INSTRUCTIONS FOR THE TASK: Return the lines below that carry the word "Describe".

EXERCISE MATERIAL:
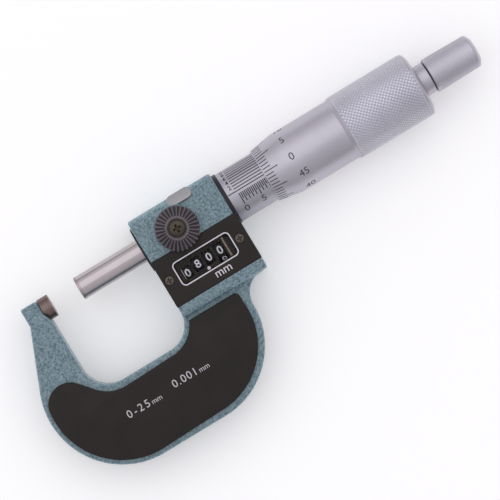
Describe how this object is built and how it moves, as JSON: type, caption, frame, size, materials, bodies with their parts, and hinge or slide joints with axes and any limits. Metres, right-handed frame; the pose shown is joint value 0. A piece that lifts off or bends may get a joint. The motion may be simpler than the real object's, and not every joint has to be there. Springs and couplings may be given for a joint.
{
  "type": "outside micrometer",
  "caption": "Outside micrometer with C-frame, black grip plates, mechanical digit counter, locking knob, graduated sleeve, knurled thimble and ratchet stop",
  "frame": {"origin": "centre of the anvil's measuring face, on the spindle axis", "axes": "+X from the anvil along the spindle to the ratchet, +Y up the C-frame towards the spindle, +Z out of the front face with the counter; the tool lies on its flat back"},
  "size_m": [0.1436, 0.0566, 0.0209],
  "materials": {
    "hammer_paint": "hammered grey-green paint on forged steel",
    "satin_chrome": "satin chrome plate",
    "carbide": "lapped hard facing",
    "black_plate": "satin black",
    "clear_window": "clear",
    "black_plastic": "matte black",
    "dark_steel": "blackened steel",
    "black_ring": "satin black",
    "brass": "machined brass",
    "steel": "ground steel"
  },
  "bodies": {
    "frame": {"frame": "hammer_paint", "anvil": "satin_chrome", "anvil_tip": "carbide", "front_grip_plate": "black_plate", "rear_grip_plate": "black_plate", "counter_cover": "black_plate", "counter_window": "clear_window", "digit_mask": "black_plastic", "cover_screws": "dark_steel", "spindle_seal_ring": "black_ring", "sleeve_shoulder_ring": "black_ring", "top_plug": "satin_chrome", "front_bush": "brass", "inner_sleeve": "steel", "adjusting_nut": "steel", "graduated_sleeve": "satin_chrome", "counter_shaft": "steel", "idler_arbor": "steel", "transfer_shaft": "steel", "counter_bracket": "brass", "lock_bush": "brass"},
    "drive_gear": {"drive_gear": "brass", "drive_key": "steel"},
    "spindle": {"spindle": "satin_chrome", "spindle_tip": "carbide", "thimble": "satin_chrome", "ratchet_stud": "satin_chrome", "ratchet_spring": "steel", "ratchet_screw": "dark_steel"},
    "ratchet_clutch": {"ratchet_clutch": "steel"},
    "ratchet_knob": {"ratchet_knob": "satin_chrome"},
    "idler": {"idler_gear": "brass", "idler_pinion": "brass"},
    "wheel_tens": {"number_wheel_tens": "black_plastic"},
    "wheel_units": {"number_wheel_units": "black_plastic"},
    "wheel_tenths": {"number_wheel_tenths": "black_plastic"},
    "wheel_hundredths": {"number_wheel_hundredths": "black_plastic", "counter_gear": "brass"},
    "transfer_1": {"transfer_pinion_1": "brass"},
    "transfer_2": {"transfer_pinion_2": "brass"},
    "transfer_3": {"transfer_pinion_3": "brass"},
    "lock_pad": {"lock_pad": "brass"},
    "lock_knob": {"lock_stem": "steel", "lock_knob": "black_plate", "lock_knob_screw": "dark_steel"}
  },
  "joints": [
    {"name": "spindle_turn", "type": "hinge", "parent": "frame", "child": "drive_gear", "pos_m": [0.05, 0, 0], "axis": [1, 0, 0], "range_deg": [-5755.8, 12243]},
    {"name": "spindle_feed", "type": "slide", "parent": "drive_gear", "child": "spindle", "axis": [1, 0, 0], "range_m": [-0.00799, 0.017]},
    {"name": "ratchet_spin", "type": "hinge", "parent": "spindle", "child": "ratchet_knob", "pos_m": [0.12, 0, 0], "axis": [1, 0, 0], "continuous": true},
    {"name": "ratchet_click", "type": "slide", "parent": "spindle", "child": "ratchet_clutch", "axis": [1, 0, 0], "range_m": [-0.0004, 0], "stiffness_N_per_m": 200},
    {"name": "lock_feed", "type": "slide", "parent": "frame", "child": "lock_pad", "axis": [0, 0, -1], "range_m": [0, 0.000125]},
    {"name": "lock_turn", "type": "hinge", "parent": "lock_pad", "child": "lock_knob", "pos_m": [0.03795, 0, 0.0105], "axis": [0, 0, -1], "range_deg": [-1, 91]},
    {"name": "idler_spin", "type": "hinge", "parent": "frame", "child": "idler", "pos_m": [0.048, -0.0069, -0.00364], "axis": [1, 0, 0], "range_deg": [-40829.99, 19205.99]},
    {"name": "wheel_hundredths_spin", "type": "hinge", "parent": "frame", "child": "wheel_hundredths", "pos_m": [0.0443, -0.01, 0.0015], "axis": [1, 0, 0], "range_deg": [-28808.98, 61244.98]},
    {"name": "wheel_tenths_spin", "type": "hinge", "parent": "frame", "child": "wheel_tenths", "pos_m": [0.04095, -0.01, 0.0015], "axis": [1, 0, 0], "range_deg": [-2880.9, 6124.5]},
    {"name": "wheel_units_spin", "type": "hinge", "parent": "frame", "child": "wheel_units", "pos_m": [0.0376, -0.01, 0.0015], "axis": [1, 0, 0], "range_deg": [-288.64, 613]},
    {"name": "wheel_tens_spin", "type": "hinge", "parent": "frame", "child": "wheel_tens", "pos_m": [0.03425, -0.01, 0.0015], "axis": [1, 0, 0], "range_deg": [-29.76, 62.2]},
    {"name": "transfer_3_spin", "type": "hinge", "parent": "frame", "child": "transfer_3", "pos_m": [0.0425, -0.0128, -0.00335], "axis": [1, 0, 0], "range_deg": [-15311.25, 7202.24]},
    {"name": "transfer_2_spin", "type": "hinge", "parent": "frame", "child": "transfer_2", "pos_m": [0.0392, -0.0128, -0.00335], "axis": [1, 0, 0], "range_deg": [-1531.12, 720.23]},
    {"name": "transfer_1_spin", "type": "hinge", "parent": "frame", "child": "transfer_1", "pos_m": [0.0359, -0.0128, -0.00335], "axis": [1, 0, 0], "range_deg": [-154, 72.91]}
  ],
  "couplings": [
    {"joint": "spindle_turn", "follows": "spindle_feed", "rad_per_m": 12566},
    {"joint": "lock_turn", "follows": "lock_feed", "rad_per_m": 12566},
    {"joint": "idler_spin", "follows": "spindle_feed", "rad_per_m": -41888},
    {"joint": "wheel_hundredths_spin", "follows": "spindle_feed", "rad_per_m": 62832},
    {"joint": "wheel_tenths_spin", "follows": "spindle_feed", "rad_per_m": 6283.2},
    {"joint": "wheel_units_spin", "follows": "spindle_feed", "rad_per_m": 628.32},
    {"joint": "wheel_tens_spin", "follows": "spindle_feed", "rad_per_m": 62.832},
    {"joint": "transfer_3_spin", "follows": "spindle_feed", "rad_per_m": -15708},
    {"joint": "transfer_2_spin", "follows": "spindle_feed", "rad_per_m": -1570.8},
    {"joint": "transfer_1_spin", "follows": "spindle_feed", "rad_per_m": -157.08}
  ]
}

---

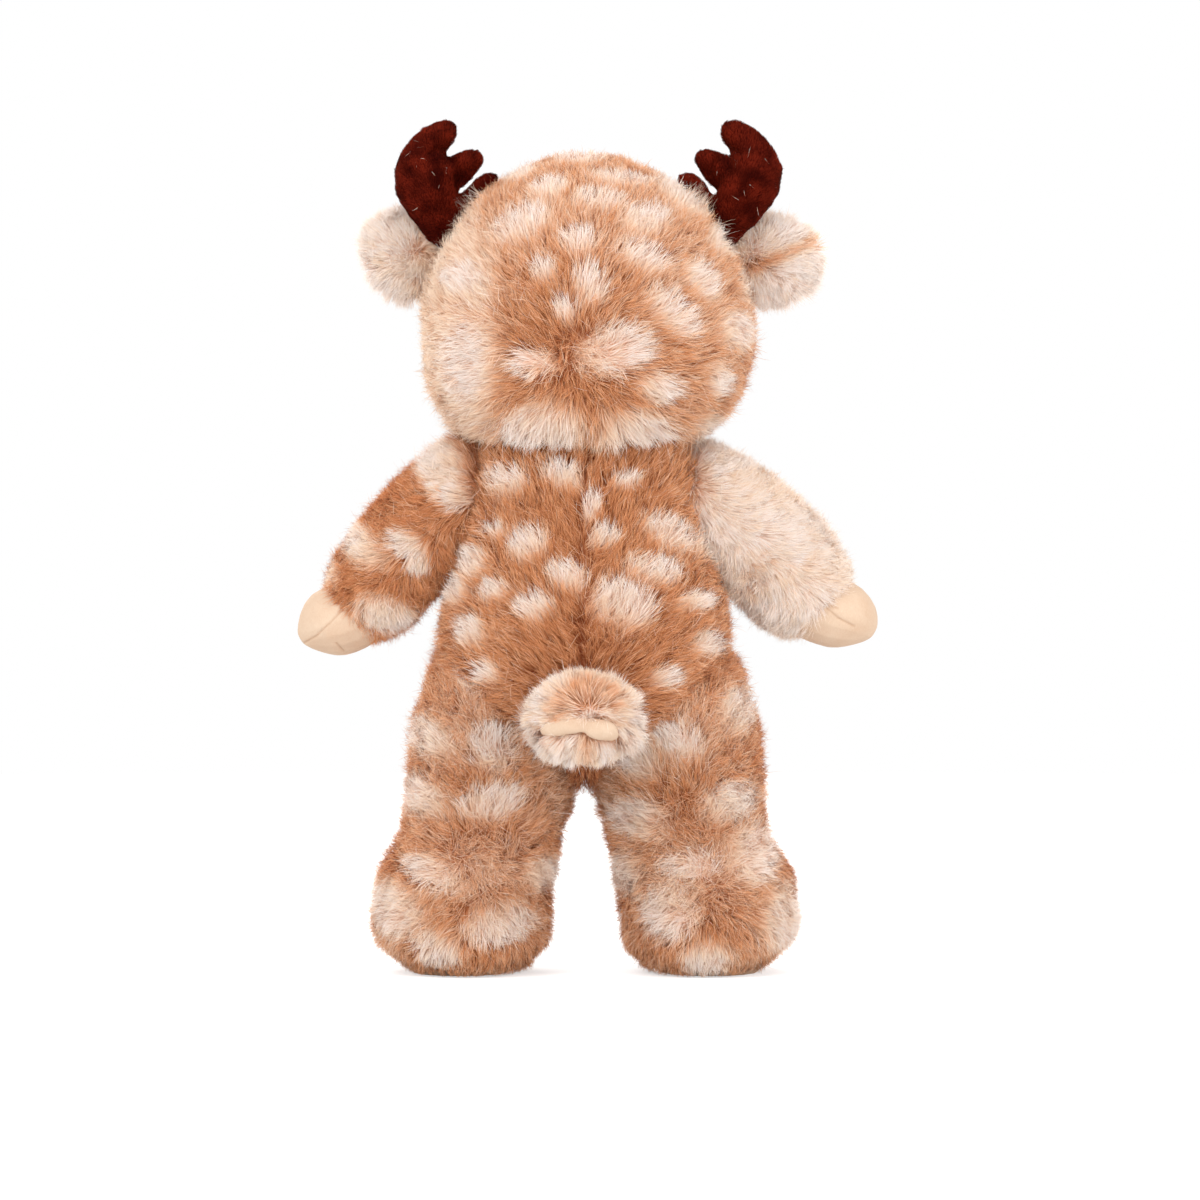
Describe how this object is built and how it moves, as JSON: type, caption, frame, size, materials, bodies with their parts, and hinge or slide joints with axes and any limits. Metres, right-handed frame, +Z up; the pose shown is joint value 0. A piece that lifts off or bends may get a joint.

ANSWER FOR THE TASK:
Describe how this object is built and how it moves, as JSON: type, caption, frame, size, materials, bodies with their parts, and hinge or slide joints with axes and any limits. Metres, right-handed frame; the pose shown is joint value 0. A piece that lifts off or bends may get a joint. The motion may be simpler than the real object's, and not every joint has to be there. Springs and couplings may be given for a joint.
Describe how this object is built and how it moves, as JSON: type, caption, frame, size, materials, bodies with their parts, and hinge or slide joints with axes and any limits. Metres, right-handed frame, +Z up; the pose shown is joint value 0. A piece that lifts off or bends may get a joint.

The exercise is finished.